Still, that widespread stigma has kept MAT as a "last stop" treatment, despite four decades of conclusive evidence backing its use. Research shows the approach reduces relapse and cuts the death rate by 50 percent compared with those who attend abstinence-only rehab; other findings show up to 90 percent of people on methadone maintenance are successful at beating their opioid addiction. Danielle is one of them. Every day, she goes to a clinic to get an individually tailored dose of methadone (buprenorphine, because it was introduced under less restrictive federal regulations, can be taken at home). After almost a year, she tried coming off the meds due to the side effects (constipation and drowsiness, the two most common) and lingering stigma, but her cravings quickly returned. She realized avoiding relapse was much more important than some vague idea that medication is "bad." With two years of recovery behind her, she says, "I'll be on methadone as long as I feel like it is helping."

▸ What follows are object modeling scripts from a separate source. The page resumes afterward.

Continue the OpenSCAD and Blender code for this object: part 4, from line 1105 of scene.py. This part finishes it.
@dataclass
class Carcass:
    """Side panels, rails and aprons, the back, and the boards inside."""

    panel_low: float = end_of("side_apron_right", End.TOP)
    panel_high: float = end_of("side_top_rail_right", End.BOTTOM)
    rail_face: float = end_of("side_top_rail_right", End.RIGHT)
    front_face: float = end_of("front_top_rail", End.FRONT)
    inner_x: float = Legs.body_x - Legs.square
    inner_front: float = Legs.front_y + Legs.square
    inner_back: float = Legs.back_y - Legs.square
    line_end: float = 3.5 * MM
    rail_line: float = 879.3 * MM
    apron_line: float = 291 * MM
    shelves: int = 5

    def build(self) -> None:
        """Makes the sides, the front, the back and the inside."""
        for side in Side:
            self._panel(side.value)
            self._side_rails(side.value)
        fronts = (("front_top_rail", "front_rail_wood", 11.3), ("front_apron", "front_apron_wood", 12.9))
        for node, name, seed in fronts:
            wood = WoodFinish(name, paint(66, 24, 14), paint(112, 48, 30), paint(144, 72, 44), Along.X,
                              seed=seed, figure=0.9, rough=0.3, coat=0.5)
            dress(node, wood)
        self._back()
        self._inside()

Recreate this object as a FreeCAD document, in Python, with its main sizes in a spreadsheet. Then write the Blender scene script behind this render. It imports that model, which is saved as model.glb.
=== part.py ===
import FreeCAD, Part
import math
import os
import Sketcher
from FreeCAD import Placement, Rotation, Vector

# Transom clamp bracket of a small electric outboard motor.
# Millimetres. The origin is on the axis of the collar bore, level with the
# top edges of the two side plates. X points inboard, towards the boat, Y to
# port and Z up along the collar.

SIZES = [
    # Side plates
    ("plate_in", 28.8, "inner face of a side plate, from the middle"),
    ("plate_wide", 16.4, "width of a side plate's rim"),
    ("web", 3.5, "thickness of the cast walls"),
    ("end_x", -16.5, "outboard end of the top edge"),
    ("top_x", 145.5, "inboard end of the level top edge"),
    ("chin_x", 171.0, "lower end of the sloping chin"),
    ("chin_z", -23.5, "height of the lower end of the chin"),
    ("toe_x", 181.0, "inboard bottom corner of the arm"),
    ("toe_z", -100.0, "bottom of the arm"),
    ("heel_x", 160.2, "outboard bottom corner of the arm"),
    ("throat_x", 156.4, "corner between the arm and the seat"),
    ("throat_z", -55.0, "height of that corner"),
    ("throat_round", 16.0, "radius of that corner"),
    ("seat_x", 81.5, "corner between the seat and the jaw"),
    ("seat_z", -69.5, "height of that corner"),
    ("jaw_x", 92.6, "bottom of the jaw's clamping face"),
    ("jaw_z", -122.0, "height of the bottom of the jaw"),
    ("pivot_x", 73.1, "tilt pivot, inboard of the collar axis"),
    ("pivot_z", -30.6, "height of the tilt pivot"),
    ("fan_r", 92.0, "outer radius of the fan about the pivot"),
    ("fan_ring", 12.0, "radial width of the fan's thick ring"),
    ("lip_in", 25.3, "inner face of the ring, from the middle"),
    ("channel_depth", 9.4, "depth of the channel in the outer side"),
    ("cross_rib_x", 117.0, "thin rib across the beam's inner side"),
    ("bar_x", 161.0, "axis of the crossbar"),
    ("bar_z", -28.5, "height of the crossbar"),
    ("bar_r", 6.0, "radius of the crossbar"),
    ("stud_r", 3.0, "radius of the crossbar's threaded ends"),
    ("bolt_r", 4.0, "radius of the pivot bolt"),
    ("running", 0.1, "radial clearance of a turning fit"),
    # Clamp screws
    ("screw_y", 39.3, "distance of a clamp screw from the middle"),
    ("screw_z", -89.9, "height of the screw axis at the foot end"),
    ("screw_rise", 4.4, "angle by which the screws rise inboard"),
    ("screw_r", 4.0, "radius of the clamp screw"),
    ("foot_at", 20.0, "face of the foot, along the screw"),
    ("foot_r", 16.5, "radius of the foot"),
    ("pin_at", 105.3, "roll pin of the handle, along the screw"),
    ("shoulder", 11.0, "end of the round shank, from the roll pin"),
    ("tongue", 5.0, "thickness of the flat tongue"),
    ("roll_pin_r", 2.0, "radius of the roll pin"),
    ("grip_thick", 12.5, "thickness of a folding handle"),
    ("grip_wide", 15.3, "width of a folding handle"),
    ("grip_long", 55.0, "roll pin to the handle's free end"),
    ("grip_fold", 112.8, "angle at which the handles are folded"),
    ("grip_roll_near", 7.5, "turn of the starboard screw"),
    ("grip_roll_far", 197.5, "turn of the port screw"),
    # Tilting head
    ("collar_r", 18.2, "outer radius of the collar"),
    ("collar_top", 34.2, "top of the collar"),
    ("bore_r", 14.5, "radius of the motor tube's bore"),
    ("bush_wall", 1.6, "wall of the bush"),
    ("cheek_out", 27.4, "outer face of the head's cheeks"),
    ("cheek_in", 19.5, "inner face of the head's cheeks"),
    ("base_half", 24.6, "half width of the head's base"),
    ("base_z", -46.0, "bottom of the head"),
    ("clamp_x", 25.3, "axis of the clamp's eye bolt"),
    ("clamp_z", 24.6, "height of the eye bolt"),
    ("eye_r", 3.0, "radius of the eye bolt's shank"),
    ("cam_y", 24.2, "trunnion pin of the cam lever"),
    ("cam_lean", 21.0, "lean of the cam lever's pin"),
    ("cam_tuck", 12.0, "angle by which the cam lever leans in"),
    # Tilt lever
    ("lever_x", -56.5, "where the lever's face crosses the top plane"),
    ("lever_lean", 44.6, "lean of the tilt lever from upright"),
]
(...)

How long should that be? Doctors don't know. Some patients can taper off after a few months, others may need to take the meds for years, even the rest of their life, says Wakeman, though what is clear is that many people will relapse if they stop MAT after six months or less. And like insulin for someone with diabetes, MAT works best when combined with lifestyle changes, which is why patients are often urged to combine the meds with cognitive behavioral therapy, where they learn to identify and change self-defeating thoughts ("I'll never beat this") and behaviors (e.g., hanging out with friends who are still misusing opioids) that often drive addiction.

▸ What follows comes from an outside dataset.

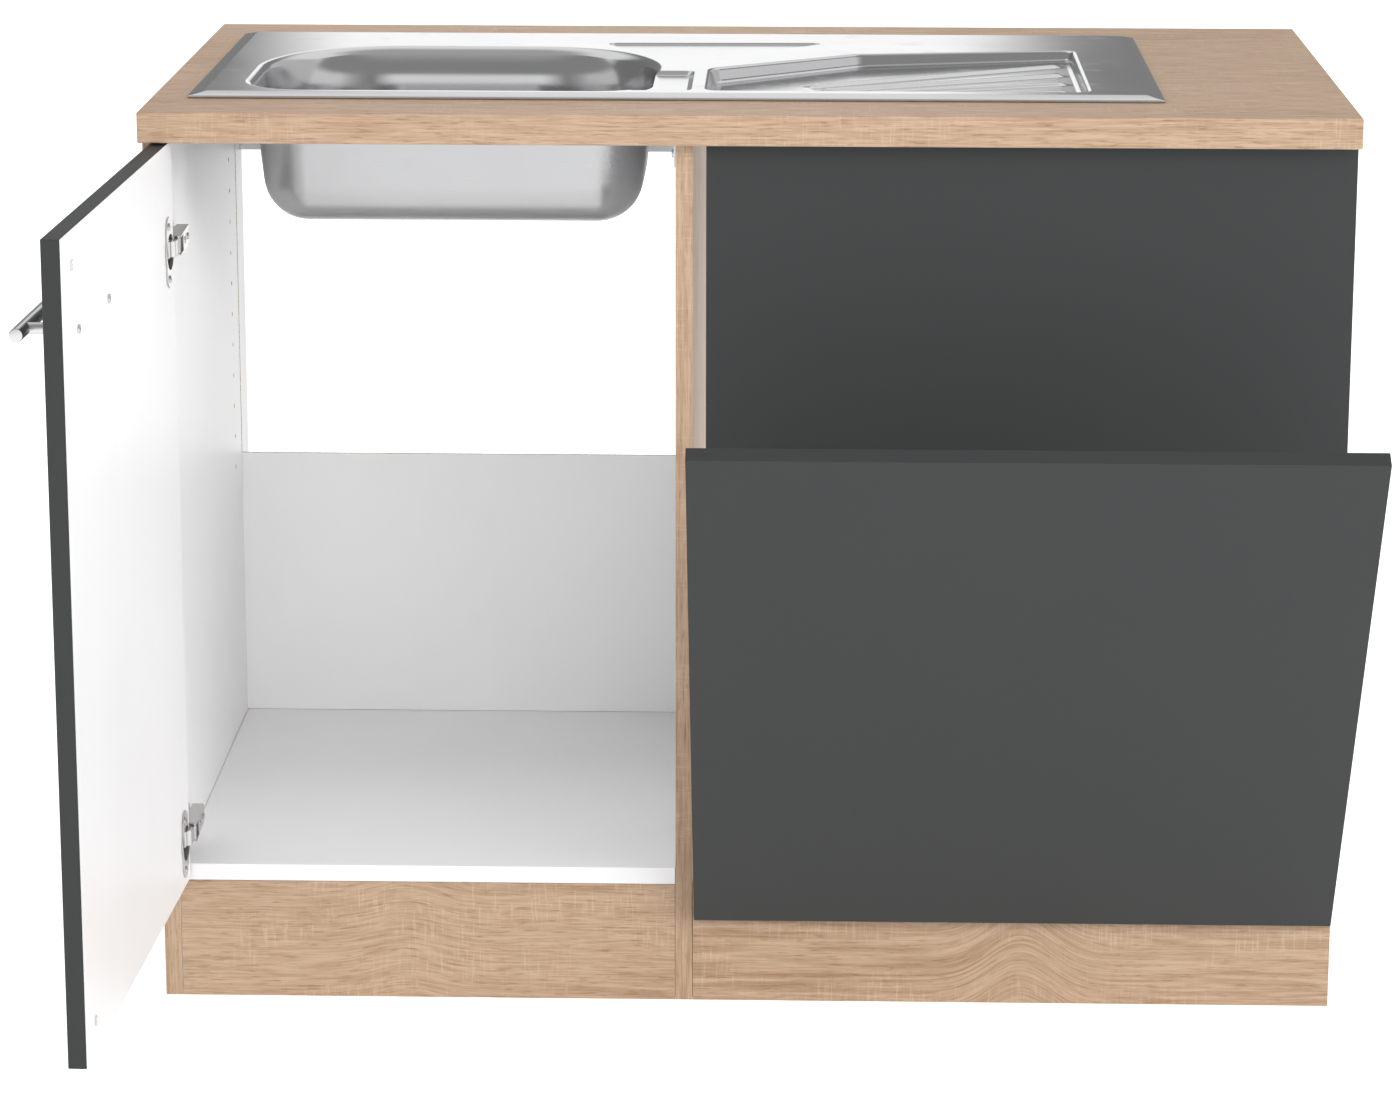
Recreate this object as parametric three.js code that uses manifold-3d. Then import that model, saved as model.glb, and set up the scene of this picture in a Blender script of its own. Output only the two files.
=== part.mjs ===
// Kitchen sink unit: a worktop with an inset pressed-steel sink, a cabinet with one door under the
// bowl, and an appliance niche beside it, closed by a front that tilts forward on two steel arms.
// Millimetres. While it is built, X runs along the worktop from its left end, Y runs back from the
// worktop's front edge, and Z rises from the floor.
import * as THREE from 'three';
import Module from 'manifold-3d';
import { mergeVertices } from 'three/addons/utils/BufferGeometryUtils.js';

const wasm = await Module();
wasm.setup();

// ---------------------------------------------------------------- driving dimensions

// Gap left between two pieces that touch, and around a pin in its hole.
const seat = 0.3;

// Worktop
const worktopLength = 1100;
const worktopDepth = 600;
const worktopThickness = 28;
const worktopHeight = 850;
const worktopRearOverhang = 2;
const cutoutLand = 12;
const cutoutCornerRadius = 12;

// Carcass boards
const boardThickness = 16;
const cabinetWidth = 500;
const frontSetback = 30;
const plinthHeight = 115;
const plinthReturnDepth = 120;
const railHeight = 100;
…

In an ideal world, MAT would be an option for everyone with an opioid-abuse problem, and experts are trying to dispel stigma so the treatment can become more accessible—something that U.S. surgeon general Vivek Murthy backed late last year in a landmark report on drug addiction.
Until then, mounting evidence suggests another drug could also help end the opioid epidemic: pot. Cindi, a 45-year-old native of Orange County, California, has been to 12-step rehab four times to treat her painkiller addiction (it started with a script written for a severe sore throat). But she ultimately recovered in a much less conventional way, by replacing opioids with medical marijuana. Although addiction experts stress more research is needed, several studies link medical marijuana availability to lower risk for opioid use, addiction, and overdose deaths. One California rehab now uses medical marijuana for opioid addiction treatment.
Ultimately, most successful recoveries, like my own—I recovered despite going to 12-step rehab, not because of it—involve finding new passions in work, relationships, hobbies, spirituality, or all of the above. Because as surgeon general Murthy wrote in his report, "We must help everyone see that addiction is not a character flaw—it is a chronic illness that we must approach with the same skill and compassion with which we approach heart disease, diabetes, and cancer." To overcome opioid addiction, women need a life we can embrace. And a treatment system that doesn't ignore the evidence.